On top of the original SGLang scheduling event loop, we add non-blocking sender and receiver operations.

Prefill Server

1. Bootstrap Queue

    a. Initialize a sender for each request

    b. Use the queue to store requests whose bootstrap (handshake and preallocation) has not finished

    c. Poll senders to check bootstrap state

    d. Once bootstrap is complete, move request to Waiting Queue

2. Waiting Queue

    a. Use PrefillAdder to pop requests

    b. Run forward

    c. Add the request to Infight Queue

3. Infight Queue

    a. Poll (non-blocking) the sender of the request

    b. Once the transfer has finished, return the request

while True:

    recv_reqs = self.recv_requests()

    self.bootstrap_queue.extend(recv_reqs)

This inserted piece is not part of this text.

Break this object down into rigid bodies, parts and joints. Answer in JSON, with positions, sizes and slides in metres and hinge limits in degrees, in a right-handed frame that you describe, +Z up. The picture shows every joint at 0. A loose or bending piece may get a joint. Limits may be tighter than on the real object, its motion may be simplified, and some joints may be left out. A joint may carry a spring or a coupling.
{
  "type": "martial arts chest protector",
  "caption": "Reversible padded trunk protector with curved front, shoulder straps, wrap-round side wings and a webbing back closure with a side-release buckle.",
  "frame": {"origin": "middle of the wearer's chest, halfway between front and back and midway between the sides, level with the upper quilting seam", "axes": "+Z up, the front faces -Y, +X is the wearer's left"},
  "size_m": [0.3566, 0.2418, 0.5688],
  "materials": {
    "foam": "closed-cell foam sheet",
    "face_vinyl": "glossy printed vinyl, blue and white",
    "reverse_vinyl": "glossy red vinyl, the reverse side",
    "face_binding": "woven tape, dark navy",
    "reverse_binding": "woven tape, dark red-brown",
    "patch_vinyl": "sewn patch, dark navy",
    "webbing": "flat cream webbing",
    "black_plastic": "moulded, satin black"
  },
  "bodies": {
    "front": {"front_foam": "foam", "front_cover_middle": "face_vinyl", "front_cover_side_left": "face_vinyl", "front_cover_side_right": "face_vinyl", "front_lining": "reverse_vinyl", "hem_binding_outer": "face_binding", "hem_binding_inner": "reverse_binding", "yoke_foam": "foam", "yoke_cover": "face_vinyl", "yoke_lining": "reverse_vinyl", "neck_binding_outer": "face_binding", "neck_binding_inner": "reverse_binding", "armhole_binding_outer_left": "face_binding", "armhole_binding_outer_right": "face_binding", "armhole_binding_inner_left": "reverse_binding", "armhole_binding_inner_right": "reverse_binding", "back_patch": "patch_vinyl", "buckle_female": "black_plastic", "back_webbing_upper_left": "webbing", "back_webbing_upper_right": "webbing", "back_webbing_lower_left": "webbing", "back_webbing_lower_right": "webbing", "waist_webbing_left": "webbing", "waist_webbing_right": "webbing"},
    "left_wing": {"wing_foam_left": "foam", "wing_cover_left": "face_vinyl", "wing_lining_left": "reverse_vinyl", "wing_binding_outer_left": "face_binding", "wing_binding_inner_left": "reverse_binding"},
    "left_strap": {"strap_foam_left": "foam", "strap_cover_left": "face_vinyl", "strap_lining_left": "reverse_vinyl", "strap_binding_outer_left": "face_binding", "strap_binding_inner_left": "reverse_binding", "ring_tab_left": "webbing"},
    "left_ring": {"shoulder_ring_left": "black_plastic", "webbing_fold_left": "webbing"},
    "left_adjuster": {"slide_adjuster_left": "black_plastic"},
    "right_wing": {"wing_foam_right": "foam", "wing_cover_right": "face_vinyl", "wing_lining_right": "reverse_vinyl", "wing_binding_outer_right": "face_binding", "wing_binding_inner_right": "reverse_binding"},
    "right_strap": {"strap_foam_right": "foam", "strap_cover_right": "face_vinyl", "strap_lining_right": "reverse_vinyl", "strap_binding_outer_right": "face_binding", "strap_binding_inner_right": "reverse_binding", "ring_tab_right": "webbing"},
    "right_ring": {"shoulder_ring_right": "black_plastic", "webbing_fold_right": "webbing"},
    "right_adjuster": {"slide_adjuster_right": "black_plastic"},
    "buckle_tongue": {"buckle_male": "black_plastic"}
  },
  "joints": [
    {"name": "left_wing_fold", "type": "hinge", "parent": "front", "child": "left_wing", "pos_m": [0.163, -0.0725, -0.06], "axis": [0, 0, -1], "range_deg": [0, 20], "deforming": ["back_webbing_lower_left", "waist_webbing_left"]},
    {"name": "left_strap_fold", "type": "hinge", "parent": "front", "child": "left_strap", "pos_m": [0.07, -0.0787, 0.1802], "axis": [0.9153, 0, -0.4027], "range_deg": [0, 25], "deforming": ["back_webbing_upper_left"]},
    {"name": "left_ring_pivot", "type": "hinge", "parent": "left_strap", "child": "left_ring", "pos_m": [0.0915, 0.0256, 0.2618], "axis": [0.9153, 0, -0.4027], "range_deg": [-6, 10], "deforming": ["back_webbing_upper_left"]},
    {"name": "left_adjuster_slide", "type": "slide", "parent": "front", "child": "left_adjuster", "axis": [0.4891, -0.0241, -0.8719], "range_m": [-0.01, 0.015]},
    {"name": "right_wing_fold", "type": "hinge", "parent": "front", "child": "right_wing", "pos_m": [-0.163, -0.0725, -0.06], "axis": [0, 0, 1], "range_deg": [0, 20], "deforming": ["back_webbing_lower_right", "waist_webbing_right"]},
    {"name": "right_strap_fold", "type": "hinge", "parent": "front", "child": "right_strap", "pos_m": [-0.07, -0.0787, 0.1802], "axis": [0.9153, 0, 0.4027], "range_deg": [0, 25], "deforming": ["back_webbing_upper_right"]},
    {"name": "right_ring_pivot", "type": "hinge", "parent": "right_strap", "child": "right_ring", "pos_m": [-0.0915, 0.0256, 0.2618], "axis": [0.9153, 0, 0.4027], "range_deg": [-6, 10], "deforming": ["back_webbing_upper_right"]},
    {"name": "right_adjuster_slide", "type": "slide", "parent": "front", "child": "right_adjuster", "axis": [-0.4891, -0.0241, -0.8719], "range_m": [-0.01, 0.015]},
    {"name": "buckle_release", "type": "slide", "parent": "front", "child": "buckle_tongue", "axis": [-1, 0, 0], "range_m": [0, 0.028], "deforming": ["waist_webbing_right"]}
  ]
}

    self.waiting_queue.extend(self.bootstrap_queue.pop_bootstrapped())

    batch = self.get_next_prefill_batch()

    if batch:

        result = self.run_batch(batch)

        # 1. batch.reqs start transferring

        # 2. add the transferring reqs into inflight queue

        self.process_batch_result(self, batch, result)

    self.process_infight_queue(self)

Decode Server

1. PreallocQueue:

    a. Initialize a receiver for each request

    b. The request handshakes first, and pre-allocate kv once there is available kv.

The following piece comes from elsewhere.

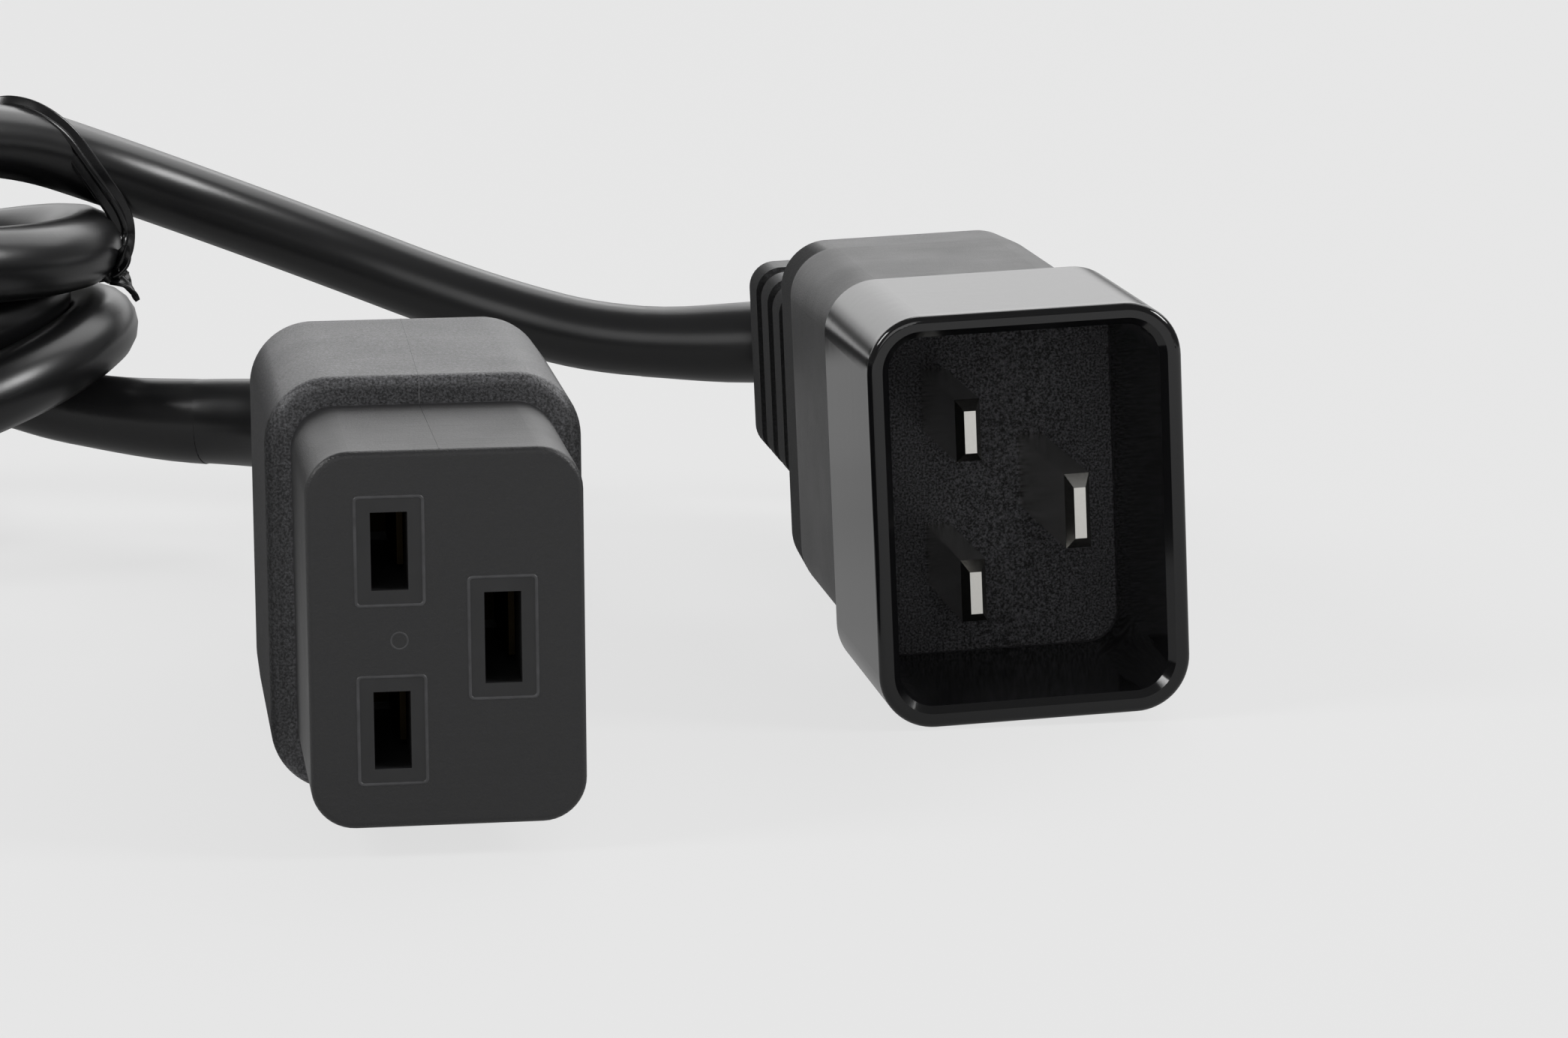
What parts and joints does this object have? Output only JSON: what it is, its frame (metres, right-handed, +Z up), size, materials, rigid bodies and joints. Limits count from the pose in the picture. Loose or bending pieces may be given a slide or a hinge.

    c. Move the request to TransferQueue.

2. TransferQueue:

    a. Poll the receiver to check the transfer state

    b. If the transfer has finished, move the request to waiting queue

3. WaitingQueue:

    a. Use the requests in the queue to construct a PrebuiltExtendBatch

    b. Skip the prefill forward but only populate metadata

4. RunningBatch:

    a. Merge the resolved PrebuiltExtendBatch into running batch to run decoding

while True:

    recv_reqs = self.recv_requests()

    self.prealloc_queue.extend(recv_reqs)

    self.transfer_queue.extend(self.prealloc_queue.pop_prealloc())

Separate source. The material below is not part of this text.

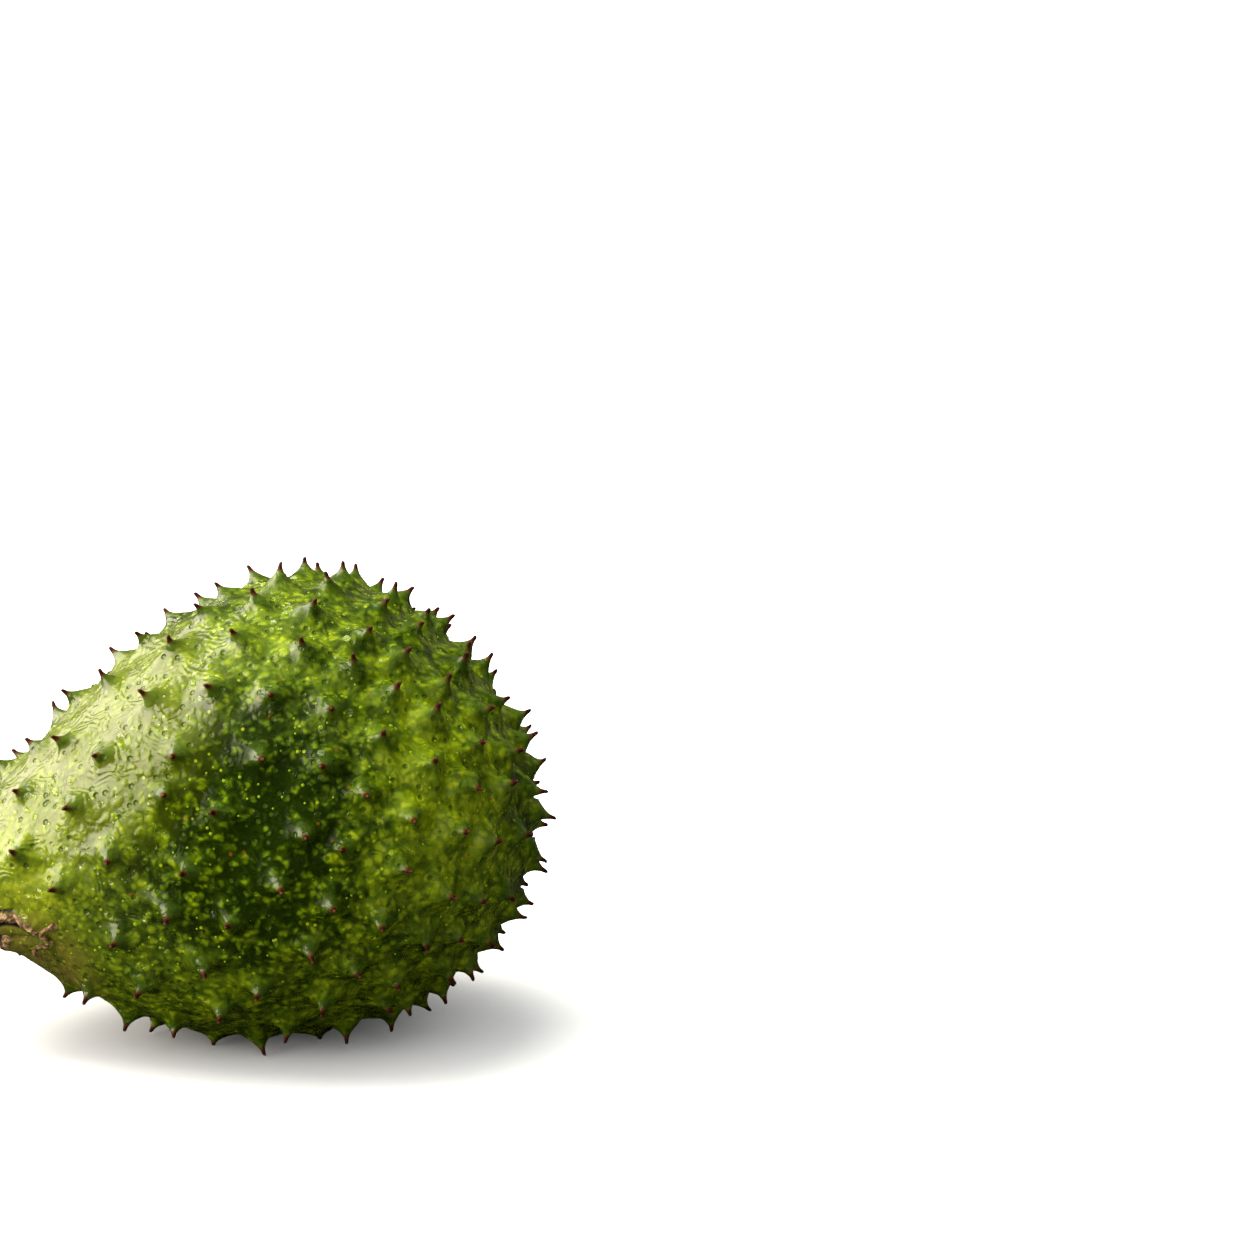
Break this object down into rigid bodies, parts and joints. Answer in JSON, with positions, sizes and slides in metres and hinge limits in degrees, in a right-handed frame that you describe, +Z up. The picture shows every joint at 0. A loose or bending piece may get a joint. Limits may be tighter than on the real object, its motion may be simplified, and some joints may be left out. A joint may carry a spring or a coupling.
{
  "type": "soursop",
  "caption": "Whole soursop lying on its belly: lopsided egg-shaped green fruit covered in short soft curved spines, with a woody stalk stub in the sunken stem end",
  "frame": {"origin": "middle of the flat spot that the fruit rests on, on the surface it lies on", "axes": "+X runs along the fruit from the stem end to the blossom end, +Z is up, +Y completes a right-handed frame"},
  "size_m": [0.2027, 0.1657, 0.1578],
  "materials": {
    "rind": "satin",
    "stalk_wood": "matte"
  },
  "bodies": {
    "root": {"fruit": "rind", "stalk": "stalk_wood"}
  },
  "joints": []
}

    self.waiting_queue.extend(self.transfer_queue.pop_transfer())

    batch = self.get_next_decode_batch()

    if batch:

        result = self.run_batch(batch)

        self.process_batch_result(self, batch, result)

Transfer Interface:

On a high level, we use KVSender and KVReceiver to manage sending and receiving. The actual transfer happens in a background thread, while we expose a python interface to communicate with the thread. All operations are non-blocking and we can poll the state of the transferring process.

class KVArgs:

    engine_rank: int

    num_receivers: int

    kv_data_ptrs: list[int]

    kv_data_lens: list[int]

    kv_item_lens: list[int]

    ib_device: str

    max_inflight: int

    max_sge: int

    verbose: bool

class KVManager:

    def __init__(self, args: KVArgs): ...

class KVPoll:

    Failed = 0

    Bootstrapping = 1

    WaitingForInput = 2

    Transferring = 3

    Success = 4

class KVSender:

    def __init__(

        self, mgr: KVManager, bootstrap_addr: str, bootstrap_room: int, dest_ranks: list[int]

    ): ...

    def init(self, num_kv_indices: int): ...

    def send(self, kv_indices: npt.NDArray[np.int32]): ...

    def poll(self) -> KVPoll: ...

    def failure_exception(self) -> None: ...

class KVReceiver:

    def __init__(self, mgr: KVManager, bootstrap_addr: str, bootstrap_room: int): ...

    def init(self, kv_indices: npt.NDArray[np.int32], aux_index: int | None): ...

    def poll(self) -> KVPoll: ...

    def failure_exception(self) -> None: ...

class KVBootstrapServer:

    def __init__(self, port: int): ...

    def stop(self): ...